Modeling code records
★ ★ ★
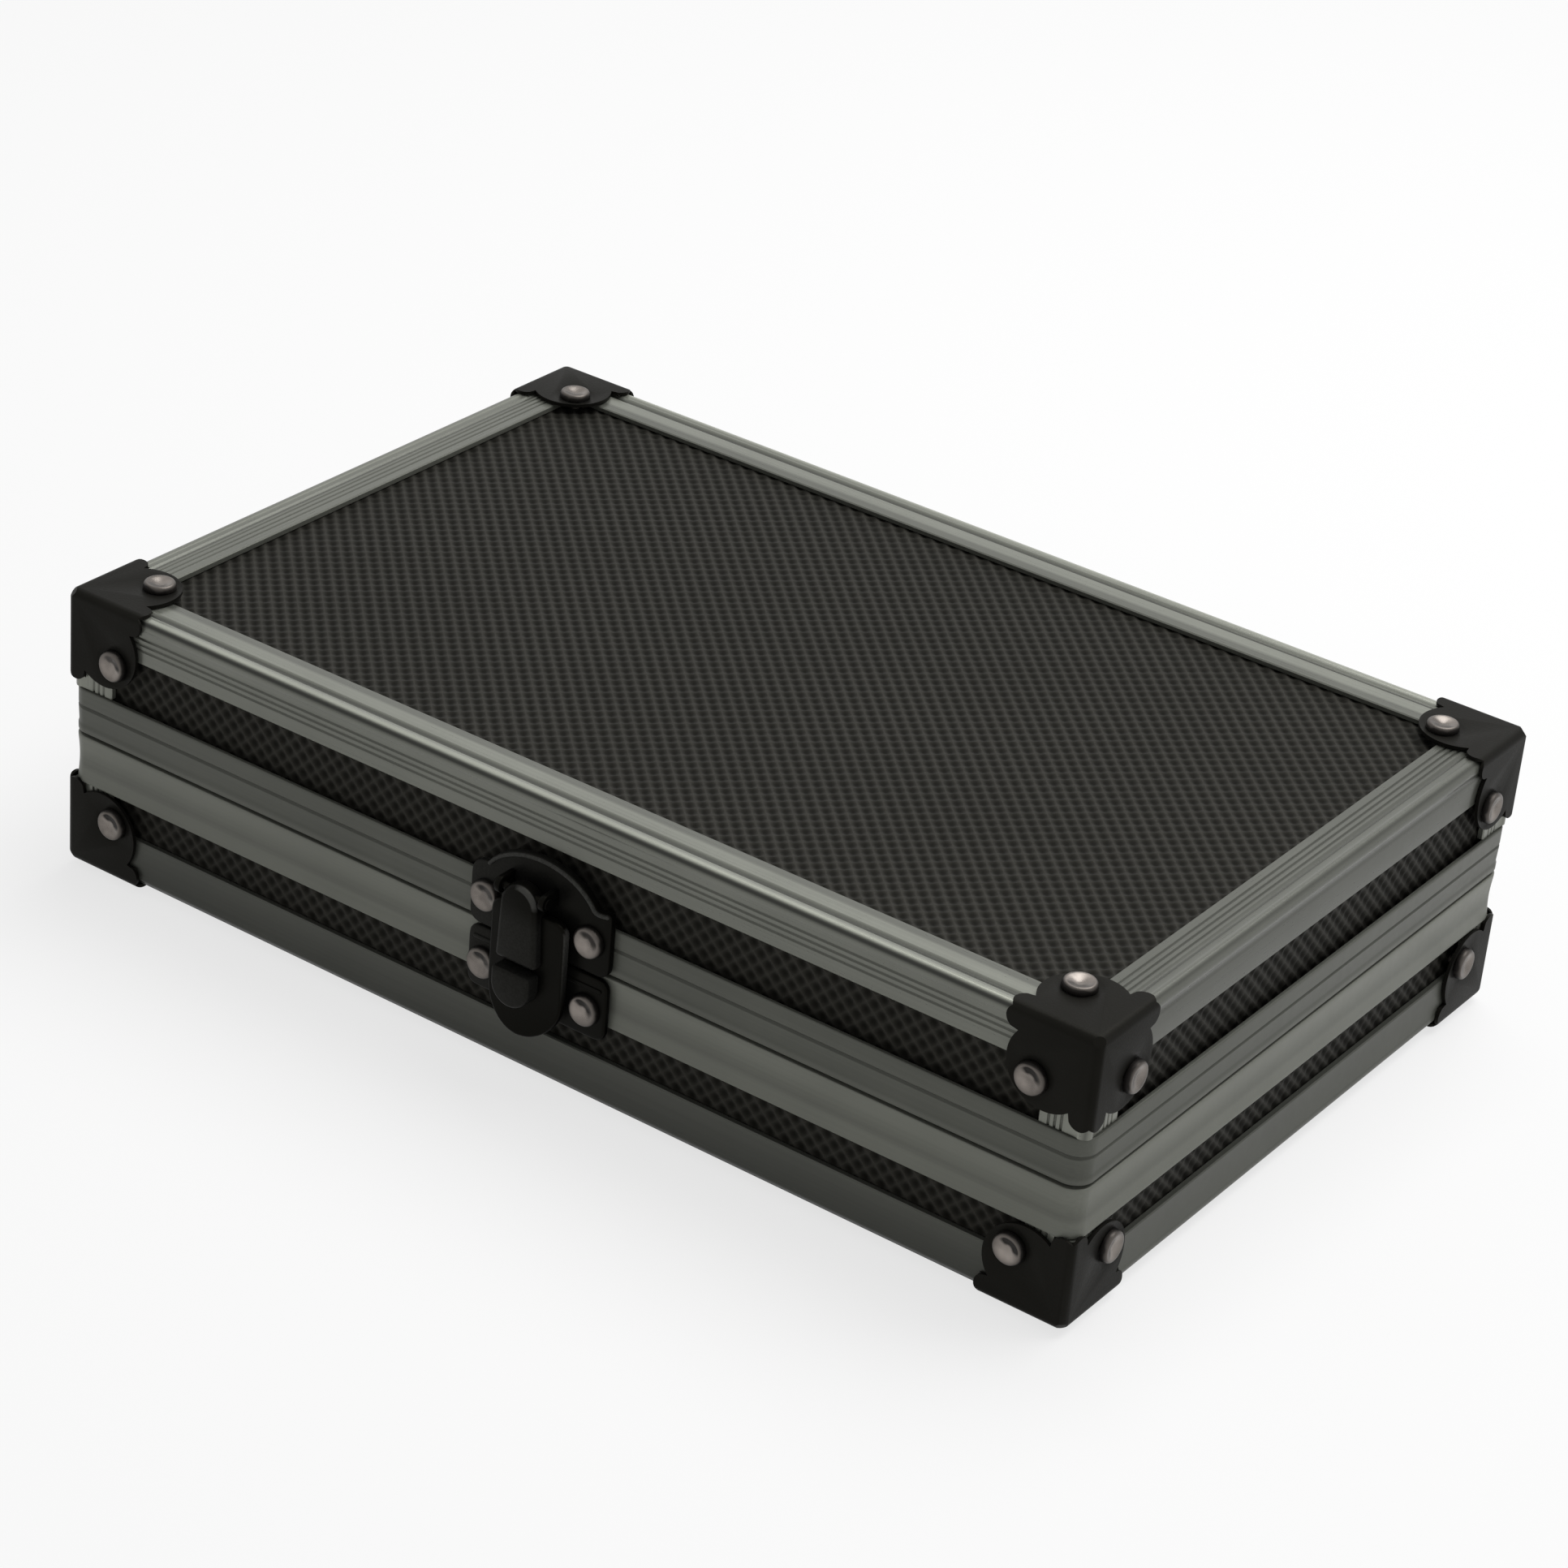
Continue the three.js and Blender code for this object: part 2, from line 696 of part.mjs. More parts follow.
const bracketRoom = bracketSheet + fitGap + liningGap;
const trayBottom = panelInnerDrop + fitGap;
const trayTop = seamBottom - trayTopDrop;
const padTop = frameHeight - panelInnerDrop - fitGap;
const padBottom = padTop - lidPadThickness;

function makeTray(half) {
  const body = block([-liningX, -liningY, trayBottom], [liningX, liningY, trayTop]);
  const wellX = liningX - trayWall;
  const wellY = liningY - trayWall;
  const low = [-wellX, -wellY, trayBottom + trayFloor];
  const well = block(low, [wellX, wellY, trayTop + cutOverrun]);
  const tray = cut(body, well, ...bracketRooms(half, trayBottom, bracketRoom));
  addPiece('base_foam_tray', tray, foamBlack);
}

function makeLidPad(half) {
  const body = block([-liningX, -liningY, padBottom], [liningX, liningY, padTop]);
  const rooms = bracketRooms(half, padTop - bracketRoom, bracketRoom + cutOverrun);
  addPiece('lid_foam_pad', cut(body, ...rooms), foamBlack);
}

// Latch pieces are drawn round X zero and then moved to the latch's place
function frontPlate(shape, near, far, steps = latchSteps) {
  return bar(shape, halfY + near, halfY + far, 'y', steps);
}

function addLatchPiece(name, solid, finish) {
  addPiece(name, solid.translate([latchPlace, 0, 0]), finish);
}

const plateBottom = seamTop - lidPlateDrop;
const earTop = plateBottom + lidDepth * lidEarShare;
const archZ = seamTop + lidDepth * archRiseShare;
const archHeight = lidDepth * archHeightShare;
const pinZ = seamTop + lidDepth * pinRiseShare;
const haspTop = seamTop + lidDepth * haspTopShare;

function lidPlateShape() {
  const shape = new THREE.Shape();
  const side = latchHalfWidth;
  const round = latchEarRound;
  const footX = archHalfWidth * Math.cos(archStart);
  const footZ = archZ + archHeight * Math.sin(archStart);
  shape.moveTo(-side + round, plateBottom);
  shape.lineTo(side - round, plateBottom);
  shape.quadraticCurveTo(side, plateBottom, side, plateBottom + round);
  shape.lineTo(side, earTop - round / 2);
  shape.quadraticCurveTo(side, earTop, side - round / 2, earTop);
  shape.lineTo(footX, footZ);
  shape.absellipse(0, archZ, archHalfWidth, archHeight, archStart, Math.PI - archStart, false);
  shape.lineTo(-side + round / 2, earTop);
  shape.quadraticCurveTo(-side, earTop, -side, earTop - round / 2);
  shape.lineTo(-side, plateBottom + round);
  shape.quadraticCurveTo(-side, plateBottom, -side + round, plateBottom);
  return shape;
}

function makeLidPlate() {
  const near = latchSeat;
  const far = latchSeat + latchSheet;
  const plate = frontPlate(lidPlateShape(), near, far).translate([latchPlateShift, 0, 0]);
  const rivetHoles = [-1, 1].map((side) => (
    rod(holeRadius, -halfY - far - cutOverrun, -halfY, [side * latchRivetX, lidLatchRivetZ], 'y')
  ));
  const lugNear = tongueHalfWidth + runningGap;
  const lugs = [-1, 1].map((side) => {
    const from = tongueShift + (side > 0 ? lugNear : -lugNear - lugSheet);
    const to = from + lugSheet;
    const round = rod(lugRadius, from, to, [-halfY - pinProud, pinZ], 'x', barrelSteps);
    const low = [from, -halfY - pinProud, pinZ - lugRadius];
    const foot = block(low, [to, -halfY - near - latchSheet / 2, pinZ + lugRadius]);
    return joined(round, foot);
  });
  const bore = rod(
    pinRadius + fitGap, -latchHalfWidth, latchHalfWidth, [-halfY - pinProud, pinZ], 'x', barrelSteps,
  );
  const solid = cut(joined(plate, ...lugs), bore, ...rivetHoles);
  addLatchPiece('latch_lid_plate', solid, blackSteel);
}

const catchTop = seamBottom - lidPlateDrop;

function makeCatchPlate() {
  const side = latchHalfWidth;
  const round = latchEarRound;
  const bottom = catchTop - seamBottom * catchEarShare;
  const shape = new THREE.Shape();
  shape.moveTo(-side + round, bottom);
  shape.lineTo(side - round, bottom);
  shape.quadraticCurveTo(side, bottom, side, bottom + round);
  shape.lineTo(side, catchTop - round);
  shape.quadraticCurveTo(side, catchTop, side - round, catchTop);
  shape.lineTo(-side + round, catchTop);
  shape.quadraticCurveTo(-side, catchTop, -side, catchTop - round);
  shape.lineTo(-side, bottom + round);
  shape.quadraticCurveTo(-side, bottom, -side + round, bottom);
  const far = latchSeat + latchSheet;
  const hookTop = seamTop - catchDrop;
  const hook = block(
    [-catchHalfWidth, -halfY - far - catchReach, hookTop - catchThickness],
    [catchHalfWidth, -halfY - far + latchSheet / 2, hookTop],
  );
  const rivetHoles = [-1, 1].map((one) => (
    rod(holeRadius, -halfY - far - cutOverrun, -halfY, [one * latchRivetX, catchRivetZ], 'y')
  ));
  const ears = frontPlate(shape, latchSeat, far).translate([latchPlateShift, 0, 0]);
  addLatchPiece('latch_catch_plate', cut(joined(ears, hook), ...rivetHoles), blackSteel);
}

// The hasp's flange from the side, out from the front face and up: its lower end turns out
function haspSideShape(top, bottom) {
  const shape = new THREE.Shape();
  const lipTop = bottom + lipRise;
  shape.moveTo(-halfY - haspBack, top);
  shape.lineTo(-halfY - haspFront, top);
  shape.lineTo(-halfY - haspFront, lipTop);
  shape.quadraticCurveTo(
    -halfY - haspFront, bottom + lipRise / 2, -halfY - haspFront - lipProud, bottom,
  );
  shape.lineTo(-halfY - haspBack - lipProud, bottom);
  shape.quadraticCurveTo(-halfY - haspBack, bottom + lipRise / 2, -halfY - haspBack, lipTop);
  shape.lineTo(-halfY - haspBack, top);
  return shape;
}

function makeHasp() {
  const bottom = seamTop - seamBottom * haspBottomShare;
  const top = haspTop;
  const plateShape = new THREE.Shape();
  plateShape.moveTo(-haspHalfWidth, bottom + haspHalfWidth);
  plateShape.absarc(0, bottom + haspHalfWidth, haspHalfWidth, Math.PI, 2 * Math.PI, false);
  plateShape.lineTo(haspHalfWidth, top - haspTopRound);
  plateShape.quadraticCurveTo(haspHalfWidth, top, haspHalfWidth - haspTopRound, top);
  plateShape.lineTo(-haspHalfWidth + haspTopRound, top);
  plateShape.quadraticCurveTo(-haspHalfWidth, top, -haspHalfWidth, top - haspTopRound);
  const blank = frontPlate(plateShape, haspBack, haspFront + lipProud, haspSteps);
  const side = bar(haspSideShape(top, bottom), -haspHalfWidth, haspHalfWidth, 'x', curveSteps);
  const plate = blank.intersect(side);

  const axis = [-halfY - pinProud, pinZ];
  const width = tongueHalfWidth;
  const barrel = rod(barrelRadius, -width, width, axis, 'x', barrelSteps);
  const tongueLow = seamTop - tongueBottomDrop;
  const tongueShape = new THREE.Shape();
  tongueShape.moveTo(-width - tongueFlare, tongueLow);
  tongueShape.lineTo(width + tongueFlare, tongueLow);
  tongueShape.lineTo(width, pinZ);
  tongueShape.lineTo(-width, pinZ);
  tongueShape.lineTo(-width - tongueFlare, tongueLow);
  const tongue = frontPlate(tongueShape, haspFront - haspSheet / 2, tongueProud);
  const neckLow = [-width, -halfY - haspFront, top - haspTopRound];
  const neck = block(neckLow, [width, -halfY - pinProud + barrelRadius, pinZ]);

  const bossTop = seamTop - bossTopDrop;
  const bossLow = seamTop - bossBottomDrop;
  const bossShape = new THREE.Shape();
  bossShape.moveTo(-bossHalfWidth, bossTop);
  bossShape.lineTo(-bossHalfWidth, bossLow + bossHalfWidth);
  bossShape.absarc(0, bossLow + bossHalfWidth, bossHalfWidth, Math.PI, 2 * Math.PI, false);
  bossShape.lineTo(bossHalfWidth, bossTop);
  bossShape.lineTo(-bossHalfWidth, bossTop);
  const boss = frontPlate(bossShape, haspFront - haspSheet / 2, bossProud);

  const channelHalf = catchHalfWidth + channelClearance;
  const channel = block(
    [-channelHalf, -halfY - haspBack - channelDepth, bottom - cutOverrun],
    [channelHalf, -halfY - haspBack + cutOverrun, seamTop - catchDrop + channelClearance],
  );
  const bore = rod(pinRadius + fitGap, -latchHalfWidth, latchHalfWidth, axis, 'x', barrelSteps);
  const raised = joined(barrel, tongue, neck, boss).translate([tongueShift, 0, 0]);
  const solid = cut(joined(plate, raised), channel, bore);
  addLatchPiece('latch_hasp', solid, blackSteel);
}

function makeLatchPin() {
  const reach = tongueHalfWidth + runningGap + lugSheet + fitGap;
  const axis = [-halfY - pinProud, pinZ];
  const shaft = rod(pinRadius, -reach - pinHeadLength, reach + pinHeadLength, axis, 'x', barrelSteps);
  const left = rod(pinHeadRadius, -reach - pinHeadLength, -reach, axis, 'x', barrelSteps);
  const right = rod(pinHeadRadius, reach, reach + pinHeadLength, axis, 'x', barrelSteps);
  const pin = joined(shaft, left, right).translate([tongueShift, 0, 0]);
  addLatchPiece('latch_pin', pin, blackSteel);
}

// A leaf spring lying on the lid plate behind the hasp's neck
function makeLatchSpring() {
  const near = latchSeat + latchSheet + fitGap / 2;
  const top = haspTop + haspTopRound / 2;
  const low = [-springHalfWidth, -halfY - near - springThickness / 2, top - springLength];
  const leaf = block(low, [springHalfWidth, -halfY - near, top]).translate([tongueShift, 0, 0]);
  addLatchPiece('latch_spring', leaf, springSteel);
}

// Two rivets through plate, band and board, clinched to a strip inside
function rivetPair(spacing, height, sign, seatFace, head, strip) {
  const inner = innerY - fitGap;
  const stripFar = inner - backingSheet;
  const zs = [height - backingHalfHeight, height + backingHalfHeight];
  const ys = [sign * inner, sign * stripFar].sort((a, b) => a - b);
  const plate = block([-strip, ys[0], zs[0]], [strip, ys[1], zs[1]]);
  const shank = seatFace - inner + backingSheet / 2;
  const solid = rivetSolid(head.radius, head.height, shank);
  const rivets = [-1, 1].map((side) => (
    rivetAt(solid, [0, sign, 0], [side * spacing, sign * seatFace, height])
  ));
  return joined(plate, ...rivets);
}

function makeSeamRivets() {
  const latchHead = { radius: rivetHeadRadius, height: rivetHeadHeight };
  const hingeHead = { radius: hingeRivetHeadRadius, height: hingeRivetHeadHeight };
  const latchSeatFace = halfY + latchSeat + latchSheet + fitGap / 2;
  const hingeSeatFace = halfY + latchSeat + hingeLeafSheet + fitGap / 2;
  const latchStrip = latchRivetX + rivetHeadRadius;
  const hingeStrip = hingeRivetX + rivetHeadRadius;
  const pairs = {
    latch_lid_rivets: [latchRivetX, lidLatchRivetZ, -1, latchSeatFace, latchHead, latchStrip],
    latch_catch_rivets: [latchRivetX, catchRivetZ, -1, latchSeatFace, latchHead, latchStrip],
    hinge_lid_rivets: [hingeRivetX, lidHingeRivetZ, 1, hingeSeatFace, hingeHead, hingeStrip],
    hinge_base_rivets: [hingeRivetX, baseHingeRivetZ, 1, hingeSeatFace, hingeHead, hingeStrip],
  };
  for (const [name, values] of Object.entries(pairs)) {
    const add = name.startsWith('latch') ? addLatchPiece : addPiece;
    add(name, rivetPair(...values), nickel);
  }
}

// A hinge leaf with its knuckles; the lid has the even ones, the base the odd ones
function hingeLeaf(sign, first) {
  const axisY = halfY + hingeAxisProud;
  const near = halfY + latchSeat;
  const far = near + hingeLeafSheet;
  const clear = knuckleRadius + runningGap;
  const leafZ = [seamHeight + sign * clear, seamHeight + sign * hingeLeafHeight];
  leafZ.sort((a, b) => a - b);
  const low = [-hingeHalfLength, near, leafZ[0]];
  let leaf = block(low, [hingeHalfLength, far, leafZ[1]]);
  const pitch = (2 * hingeHalfLength) / knuckleCount;
  for (let i = first; i < knuckleCount; i += 2) {
    const from = -hingeHalfLength + i * pitch + (i > 0 ? runningGap / 2 : 0);
    const last = i === knuckleCount - 1;
    const to = -hingeHalfLength + (i + 1) * pitch - (last ? 0 : runningGap / 2);
    const knuckle = rod(knuckleRadius, from, to, [axisY, seamHeight], 'x', barrelSteps);
    const webZ = [seamHeight, seamHeight + sign * (clear + hingeLeafSheet)].sort((a, b) => a - b);
    const webNear = halfY + latchSeat + runningGap;
    const web = block([from, webNear, webZ[0]], [to, webNear + hingeLeafSheet, webZ[1]]);
    const cutter = rod(knuckleBore, from - cutOverrun, to + cutOverrun, [axisY, seamHeight], 'x',
      barrelSteps);
    leaf = cut(joined(leaf, knuckle, web), cutter);
  }
  const rivetZ = sign > 0 ? lidHingeRivetZ : baseHingeRivetZ;
  const holes = [-1, 1].map((side) => (
    rod(holeRadius, near - cutOverrun, far + cutOverrun, [side * hingeRivetX, rivetZ], 'y')
  ));
  return cut(leaf, ...holes);
}

function makeHinge() {
  addPiece('hinge_lid_leaf', hingeLeaf(1, 1), aluminium);
  addPiece('hinge_base_leaf', hingeLeaf(-1, 0), aluminium);
  const reach = hingeHalfLength + hingePinOverhang;
  const axis = [halfY + hingeAxisProud, seamHeight];
  addPiece('hinge_pin', rod(hingePinRadius, -reach, reach, axis, 'x', barrelSteps), springSteel);
}

for (const half of halves) {
  makePanel(half);
  makeBoards(half);
  makeRails(half);
  makePosts(half);
  makeBand(half);
  makeCaps(half);
  makeRivetSets(half);
}
const [lid, base] = halves;
makeTray(base);
makeLidPad(lid);
makeLidPlate();
makeCatchPlate();
makeHasp();
makeLatchPin();
makeLatchSpring();
makeSeamRivets();
makeHinge();

export default model;
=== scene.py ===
# Looks of the small hard case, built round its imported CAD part. Pieces are drawn in
# millimetres in the part's own frame and become metres when they are finished.
import math

import bmesh
import bpy
from mathutils import Matrix, Vector


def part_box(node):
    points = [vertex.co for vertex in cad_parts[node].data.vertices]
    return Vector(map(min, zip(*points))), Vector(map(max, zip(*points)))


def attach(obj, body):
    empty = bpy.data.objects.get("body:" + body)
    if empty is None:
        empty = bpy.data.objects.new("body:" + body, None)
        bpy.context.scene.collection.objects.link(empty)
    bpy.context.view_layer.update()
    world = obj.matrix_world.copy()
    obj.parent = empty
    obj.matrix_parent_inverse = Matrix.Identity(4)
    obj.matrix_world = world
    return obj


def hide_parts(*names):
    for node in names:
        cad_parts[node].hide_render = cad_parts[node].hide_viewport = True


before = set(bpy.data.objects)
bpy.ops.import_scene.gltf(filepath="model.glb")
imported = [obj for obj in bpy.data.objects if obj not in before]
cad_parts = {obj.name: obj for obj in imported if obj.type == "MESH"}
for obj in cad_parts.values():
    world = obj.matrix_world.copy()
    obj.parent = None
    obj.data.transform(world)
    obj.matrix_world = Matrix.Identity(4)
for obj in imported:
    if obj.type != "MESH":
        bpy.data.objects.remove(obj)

MM = 0.001
WELD = 1e-4
SMOOTH_ANGLE = math.radians(32)
SOFT_ANGLE = math.radians(35)
FLAT_ANGLE = math.radians(1)
QUARTER = math.pi / 2
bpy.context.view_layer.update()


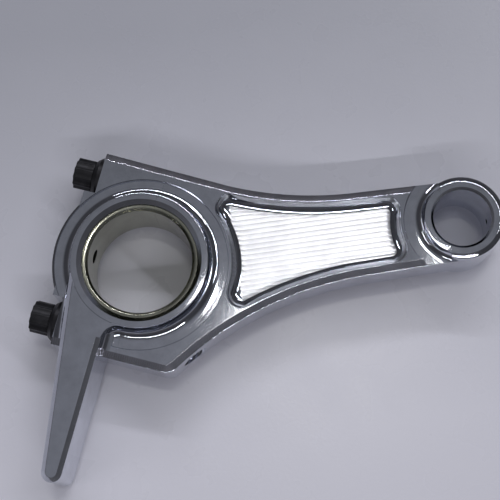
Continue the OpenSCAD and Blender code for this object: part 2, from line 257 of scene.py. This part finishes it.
# edge of a milled face, from the face down to the side wall: distance out, and depth under the face
bevel_edge = [(-2.55, 0), (-2.36, 0.04), (-0.2, 0.76), (-0.05, 0.87), (0, 1.05)]


def from_split(across, along):
    return (across * split_cos + along * split_sin, -across * split_sin + along * split_cos)


def turned(angle):
    return (math.cos(angle), math.sin(angle))


def solid(name, points, faces):
    mesh = bpy.data.meshes.new(name)
    mesh.from_pydata(points, [], faces)
    shell = bmesh.new()
    shell.from_mesh(mesh)
    bmesh.ops.remove_doubles(shell, verts=shell.verts, dist=1e-5)
    bmesh.ops.recalc_face_normals(shell, faces=shell.faces)
    shell.to_mesh(mesh)
    shell.free()
    piece = bpy.data.objects.new(name, mesh)
    scene.collection.objects.link(piece)
    return piece


def loft(name, rings):
    count, top = len(rings[0]), len(rings) - 1
    faces = [tuple(range(count))[::-1], tuple(top * count + i for i in range(count))]
    for k in range(top):
        for i in range(count):
            j = (i + 1) % count
            faces.append((k * count + i, k * count + j, (k + 1) * count + j, (k + 1) * count + i))
    return solid(name, [p for ring in rings for p in ring], faces)


def ring_at(outline, out, z):
    return [(p[0] + out * q[0], p[1] + out * q[1], z) for p, q in outline]


def edged_plate(name, outline, half, edge):
    levels = [(out, half - down) for out, down in edge]
    levels = levels + [(out, -z) for out, z in levels[::-1]]
    return loft(name, [ring_at(outline, out, z) for out, z in levels[::-1]])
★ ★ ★
- **Exercise**: Give the number of lines in the records that contain the string "values", with no other output.

- **Reply to the task**: 3